More radical anarchist supporters, known as "intransigents", did not recognize any state-sponsored federation and began organizing independent cantons to self-associate during the cantonal rebellions that lasted until 1874.

===Underground and radicalization===
In January 1874, the Spanish government was dissolved in a coup led by General Pavía that brought forth another reactionary conservative era.  On January 10, the FRE-AIT was again prohibited and its offices were occupied by the government.  The FRE-AIT moved underground and began organizing materials and meetings secretly.  The organization managed to maintain its ties with the St. Imier International and the FRE-AIT even sent delegates to the International's 1875 Congress in Brussels.
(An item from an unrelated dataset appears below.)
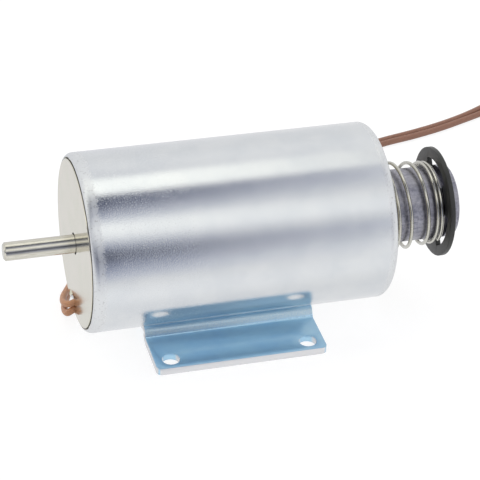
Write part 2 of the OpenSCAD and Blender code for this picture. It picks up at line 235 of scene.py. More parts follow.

After moving underground, the FRE-AIT moved from Madrid to Barcelona and leaned more towards insurrectionist policies in an attempt to overthrow the restored Bourbon monarchy.  By 1876, the FRE-AIT began advocating for propaganda of the deed which put it at odds with the St. Amier International.  In 1877, a new rift began forming in the FRE-AIT between the anarcho-collectivist and anarcho-communist wings, led by followers of Bakunin and followers of Kropotkin respectively. While the FRE-AIT overall maintained a Bakunist collectivist approach, the Andalusian section organized itself along more anarcho-commnunist lines.

===Dissolution===
In 1881, freedom of association was guaranteed by the new federal government led by Sagasta.  With splintering ideologies and rampant radicalization within the FRE-AIT, the organization was dissolved at the Barcelona Workers' Congress of 1881 and replaced by the more moderate anarcho-syndicalist Federation of Workers of the Spanish Region (FTRE) that was permitted to operate openly.  The FTRE itself only existed until 1888.